- _Stated problem_
Copy verbatim the material from its first line to the line that holds "BOW_RADIUS = 178.0 * MM", including that line.

'''

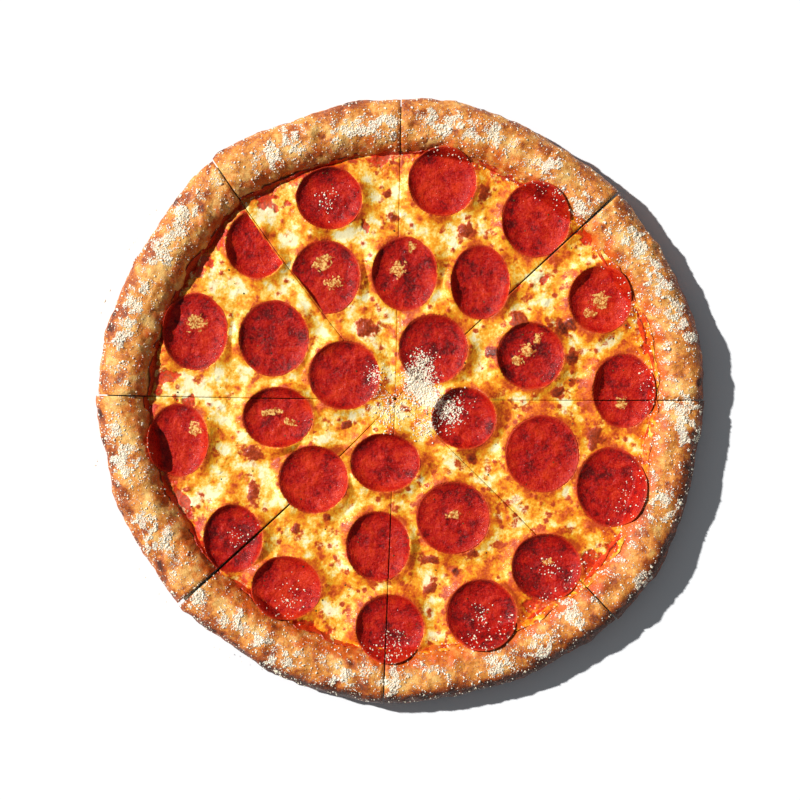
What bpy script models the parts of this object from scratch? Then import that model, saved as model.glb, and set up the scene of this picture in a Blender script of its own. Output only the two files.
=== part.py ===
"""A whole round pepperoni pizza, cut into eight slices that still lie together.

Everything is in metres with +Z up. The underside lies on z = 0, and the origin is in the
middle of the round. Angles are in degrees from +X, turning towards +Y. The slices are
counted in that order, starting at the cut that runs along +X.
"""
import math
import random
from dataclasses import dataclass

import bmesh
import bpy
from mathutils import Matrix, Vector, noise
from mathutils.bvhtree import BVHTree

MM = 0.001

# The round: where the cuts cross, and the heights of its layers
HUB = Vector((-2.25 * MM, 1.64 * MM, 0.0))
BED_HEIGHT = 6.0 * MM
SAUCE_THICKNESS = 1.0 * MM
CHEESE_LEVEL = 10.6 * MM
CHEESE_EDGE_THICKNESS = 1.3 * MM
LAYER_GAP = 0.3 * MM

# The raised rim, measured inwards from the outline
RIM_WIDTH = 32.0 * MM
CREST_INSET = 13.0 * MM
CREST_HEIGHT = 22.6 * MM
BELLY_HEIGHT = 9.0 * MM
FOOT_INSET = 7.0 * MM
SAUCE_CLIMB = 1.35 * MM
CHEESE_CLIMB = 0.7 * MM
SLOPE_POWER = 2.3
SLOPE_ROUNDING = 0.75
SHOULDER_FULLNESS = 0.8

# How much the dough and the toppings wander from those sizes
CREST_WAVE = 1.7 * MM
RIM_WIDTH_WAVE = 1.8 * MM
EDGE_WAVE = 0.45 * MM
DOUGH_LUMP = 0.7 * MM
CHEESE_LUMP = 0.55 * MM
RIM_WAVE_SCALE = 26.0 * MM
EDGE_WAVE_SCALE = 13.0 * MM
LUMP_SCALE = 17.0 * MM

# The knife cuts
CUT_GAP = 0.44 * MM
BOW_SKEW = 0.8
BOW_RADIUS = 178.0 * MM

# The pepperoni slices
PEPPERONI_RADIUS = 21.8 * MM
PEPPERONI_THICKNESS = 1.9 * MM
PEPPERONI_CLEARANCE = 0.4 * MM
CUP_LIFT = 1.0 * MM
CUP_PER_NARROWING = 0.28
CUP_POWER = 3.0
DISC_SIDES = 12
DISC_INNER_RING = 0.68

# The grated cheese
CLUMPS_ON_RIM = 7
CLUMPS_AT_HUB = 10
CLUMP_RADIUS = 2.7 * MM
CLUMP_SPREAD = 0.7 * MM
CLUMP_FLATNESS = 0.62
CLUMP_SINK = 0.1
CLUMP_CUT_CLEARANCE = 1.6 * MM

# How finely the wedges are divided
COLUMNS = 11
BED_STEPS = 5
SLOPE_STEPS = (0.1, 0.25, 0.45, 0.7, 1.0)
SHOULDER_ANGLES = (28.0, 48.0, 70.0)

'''

- _Answer_
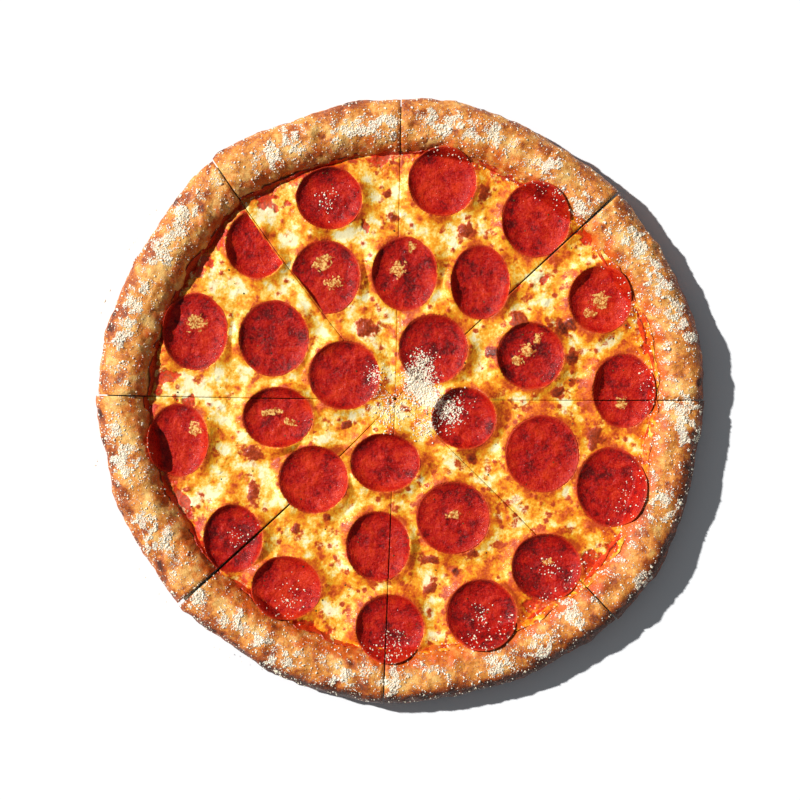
What bpy script models the parts of this object from scratch? Then import that model, saved as model.glb, and set up the scene of this picture in a Blender script of its own. Output only the two files.
=== part.py ===
"""A whole round pepperoni pizza, cut into eight slices that still lie together.

Everything is in metres with +Z up. The underside lies on z = 0, and the origin is in the
middle of the round. Angles are in degrees from +X, turning towards +Y. The slices are
counted in that order, starting at the cut that runs along +X.
"""
import math
import random
from dataclasses import dataclass

import bmesh
import bpy
from mathutils import Matrix, Vector, noise
from mathutils.bvhtree import BVHTree

MM = 0.001

# The round: where the cuts cross, and the heights of its layers
HUB = Vector((-2.25 * MM, 1.64 * MM, 0.0))
BED_HEIGHT = 6.0 * MM
SAUCE_THICKNESS = 1.0 * MM
CHEESE_LEVEL = 10.6 * MM
CHEESE_EDGE_THICKNESS = 1.3 * MM
LAYER_GAP = 0.3 * MM

# The raised rim, measured inwards from the outline
RIM_WIDTH = 32.0 * MM
CREST_INSET = 13.0 * MM
CREST_HEIGHT = 22.6 * MM
BELLY_HEIGHT = 9.0 * MM
FOOT_INSET = 7.0 * MM
SAUCE_CLIMB = 1.35 * MM
CHEESE_CLIMB = 0.7 * MM
SLOPE_POWER = 2.3
SLOPE_ROUNDING = 0.75
SHOULDER_FULLNESS = 0.8

# How much the dough and the toppings wander from those sizes
CREST_WAVE = 1.7 * MM
RIM_WIDTH_WAVE = 1.8 * MM
EDGE_WAVE = 0.45 * MM
DOUGH_LUMP = 0.7 * MM
CHEESE_LUMP = 0.55 * MM
RIM_WAVE_SCALE = 26.0 * MM
EDGE_WAVE_SCALE = 13.0 * MM
LUMP_SCALE = 17.0 * MM

# The knife cuts
CUT_GAP = 0.44 * MM
BOW_SKEW = 0.8
BOW_RADIUS = 178.0 * MM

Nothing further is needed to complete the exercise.